HAIRY ISTHMUS TO ALL!

Eeksy-Peeksy has a little ditty (or, as he calls it, augury doggerel) that made me laugh despite my wretched cold, and I thought I’d share it with my readers. However, since 1) it may offend those who are solemn about the Nativity season and 2) it contains words that I don’t want drawing Google hits to Languagehat, I will put the actual ditty in a comment; if the comments are temporarily missing (sigh), just click on the Eeksy link above to be taken right to it. I will probably not be blogging tomorrow (too busy stuffing myself with Norwegian meatballs), so I will take this opportunity to wish all Languagehat aficionados a merry & happy twenty-fifth of December, whether or not you assign any metaphysical significance to the date.

Comments

  1. We piss through our hairy isthmus,
    We piss through our hairy isthmus,
    We piss through our hairy isthmus,
    And we crap through our rear.

  2. Well, at least one person liked it.

  3. It cracked up my wife and her sister, and they went around the house singing it vociferously.

  4. Speaking of Google hits, by the way, I’m beginning to be sorry I ever posted about naked Romanian gymnasts, since they are now dominating my referrer logs.

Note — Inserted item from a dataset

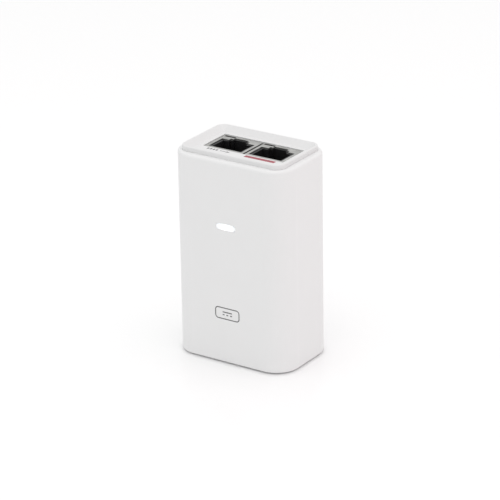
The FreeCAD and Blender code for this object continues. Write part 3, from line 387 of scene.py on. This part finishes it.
@dataclass
class WallBracket:
    """The dovetail plate in the back."""

    def build(self) -> None:
        """Dresses the plate."""
        dress("wall_bracket", WHITE_BRACKET)


@dataclass(frozen=True)
class Softbox:
    """A square area light: its name, place, width in metres, strength in watts and colour."""

    name: str
    place: Triple
    side: float
    power: float
    colour: Triple

    def build(self, aim: Vector) -> None:
        """Hangs the light, facing a point.

        Args:
            aim: The point that it faces.
        """
        data = bpy.data.lights.new(self.name, "AREA")
        data.size = self.side
        data.energy = self.power
        data.color = self.colour
        lamp = bpy.data.objects.new(self.name, data)
        lamp.location = self.place
        lamp.rotation_euler = (aim - Vector(self.place)).to_track_quat("-Z", "Y").to_euler()
        bpy.context.scene.collection.objects.link(lamp)


@dataclass
class Studio:
    """Pale floor, soft light all round and the camera."""

    azimuth: float = 33.81
    elevation: float = 22.31
    roll: float = -0.955
    distance: float = 0.976
    focal_share: float = 5.560          # focal length over the frame's width
    aim_height: float = 38.25 * MM
    aim_right: float = -0.534 * MM      # how far the aim passes the middle at that height
    aim_up: float = -0.440 * MM
    floor_half: float = 3.0
    world_strength: float = 0.9
    light_aim_height: float = 0.04
    sensor_width: float = 36.0          # millimetres, as the camera states it
    nearest: float = 0.01
    farthest: float = 20.0
    lights: tuple[Softbox, ...] = (
        Softbox("overhead_softbox", (0.05, -0.15, 0.9), 0.9, 1.6, (1.0, 1.0, 1.0)),
        Softbox("right_softbox", (0.8, 0.15, 0.45), 0.6, 0.50, (1.0, 0.60, 0.65)))

    def build(self) -> None:
        """Makes the floor, the lights, the surroundings and the camera."""
        self.floor()
        self.surroundings()
        for light in self.lights:
            light.build(Vector((0, 0, self.light_aim_height)))
        self.camera()

    def floor(self) -> None:
        """White sheet that mirrors the object's foot softly."""
        mesh = bpy.data.meshes.new("floor")
        half = self.floor_half
        corners = [(-half, -half, 0), (half, -half, 0), (half, half, 0), (-half, half, 0)]
        mesh.from_pydata(corners, [], [(0, 1, 2, 3)])
        floor = bpy.data.objects.new("floor", mesh)
        bpy.context.scene.collection.objects.link(floor)
        mesh.materials.append(PALE_FLOOR.material())

    def surroundings(self) -> None:
        """Even white surroundings."""
        world = bpy.data.worlds.new("studio")
        world.use_nodes = True
        background = world.node_tree.nodes["Background"]
        background.inputs["Color"].default_value = (1.0, 1.0, 1.0, 1.0)
        background.inputs["Strength"].default_value = self.world_strength
        bpy.context.scene.world = world
        bpy.context.scene.view_settings.view_transform = "Standard"

    def camera(self) -> None:
        """Camera aimed at the middle of the object, with the small offset and roll of the framing."""
        az, el, roll = (math.radians(a) for a in (self.azimuth, self.elevation, self.roll))
        back = Vector((math.sin(az) * math.cos(el), -math.cos(az) * math.cos(el), math.sin(el)))
        right = Vector((0, 0, 1)).cross(back).normalized()
        up = back.cross(right)
        rolled_right = right * math.cos(roll) + up * math.sin(roll)
        rolled_up = up * math.cos(roll) - right * math.sin(roll)
        data = bpy.data.cameras.new("camera")
        data.sensor_width = self.sensor_width
        data.lens = data.sensor_width * self.focal_share
        data.clip_start, data.clip_end = self.nearest, self.farthest
        lens = bpy.data.objects.new("camera", data)
        middle = Vector((0, 0, self.aim_height))
        axes = Matrix((rolled_right, rolled_up, back)).transposed().to_4x4()
        place = middle + back * self.distance + rolled_right * self.aim_right + rolled_up * self.aim_up
        lens.matrix_world = Matrix.Translation(place) @ axes
        bpy.context.scene.collection.objects.link(lens)
        bpy.context.scene.camera = lens


def main() -> None:
    """Builds every sub-assembly in order, then the studio."""
    for part in (Casing(), Indicator(), PrintedMarks(), NetworkSocket("data"), NetworkSocket("power"),
                 MainsInlet(), PowerBoard(), WallBracket(), Studio()):
        part.build()
        log.info("built %s", type(part).__name__)


if __name__ == "__main__":
    main()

Can’t people go back to searching for Adam Gopnik essays?

  5. Google hits are a good thing–they bring people to your site. If they’re really looking for something you don’t have, they’ll figure it out pretty quickly, but maybe along the way they’ll find something else that they like. I’m frequently surprised by the oddball queries that point to my site, and welcome anyone who’s curious enough to click through.

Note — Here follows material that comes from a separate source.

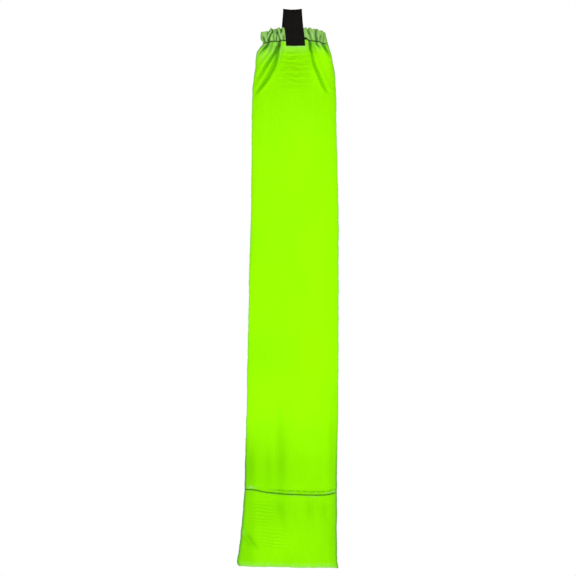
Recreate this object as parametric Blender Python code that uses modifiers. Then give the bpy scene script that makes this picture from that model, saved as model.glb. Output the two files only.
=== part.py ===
"""Windsock sleeve: a long nylon tube with an elastic-gathered mouth, a webbing
loop to hang it by and a deep hem at the tail.

It hangs straight down. +Z is up, X runs across the flat of the sleeve and the
front panel faces -Y. The origin is where a hook bears inside the top of the
webbing loop. Coordinates are in metres; the named sizes below are millimetres.

Bodies:   hang loop  -> sleeve (swings about X at the mouth)
          sleeve     -> tail hem (folds about X just under the hem stitching)
"""

import math

import bmesh
import bpy
from mathutils import Matrix, Vector

MM = 0.001

# ---------------------------------------------------------------- materials
CLOTH = 0.4          # panel thickness, drawn thicker than the real 0.15 mm nylon
CLEAR = 0.3          # clearance between neighbouring pieces
ELASTIC_THICK = 0.9
ELASTIC_HIGH = 12.0  # standard 12 mm braided elastic
WEBBING_WIDE = 25.0  # standard 25 mm webbing
WEBBING_THICK = 1.4
THREAD_R = 0.25

# ---------------------------------------------------------------- heights
LOOP_TOP_R = 4.3     # inner radius at the top of the loop
LOOP_SEAT = 3.0      # flat width at the very top, where a hook bears
LOOP_CROTCH = 21.4   # where the two legs of the loop close on each other
LOOP_END = 23.2      # lower end of the closed loop
SWING_AXIS = 24.6    # the webbing bends here
MOUTH_TOP = 26.1     # folded top edge of the casing
MOUTH_SEAM = 41.0    # stitch line under the elastic
CASING_END = 43.2    # raw edge of the casing inside
TAB_TOP, TAB_END = 26.6, 46.8   # the sewn part of each webbing leg
HEM_STITCH = 629.6   # stitch line at the top of the tail hem
FOLD_AXIS = 633.0    # the tail hem folds here
FOLD_SLOT = 2.2      # clearance above and below the fold axis
TAIL_END = 724.4     # folded bottom edge

# Width of the flat sleeve at a few heights below the origin, left and right.
WIDTH_AT = (
    (26.0, -40.5, 43.0),
    (43.0, -40.5, 43.8),
    (52.0, -44.5, 48.2),
    (66.0, -47.5, 52.0),
    (92.0, -50.5, 55.4),
    (125.0, -52.5, 56.5),
    (235.0, -53.4, 58.8),
    (308.0, -55.2, 59.8),
    (380.0, -56.8, 60.0),
    (458.0, -58.4, 59.6),
    (535.0, -59.9, 59.2),
    (625.0, -62.4, 57.6),
    (670.0, -66.0, 57.8),
    (716.0, -71.5, 58.3),
    (725.0, -71.5, 59.3),
)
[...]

    Anyway, even if an off-color query leads to your site, that doesn’t mean that general queries for languagehat will all point to an individual off-color entry. Just keep on publishing the kind of material you publish, and that material will become your primary M.O. over at Google.

  6. Oh, I know that intellectually, it just pisses me off to see my referrer logs filled with naked gymnasts. I do hope that some of the gymnast seekers get turned on to Sorbian (at the very least, they could develop an interest in naked Sorbian gymnasts).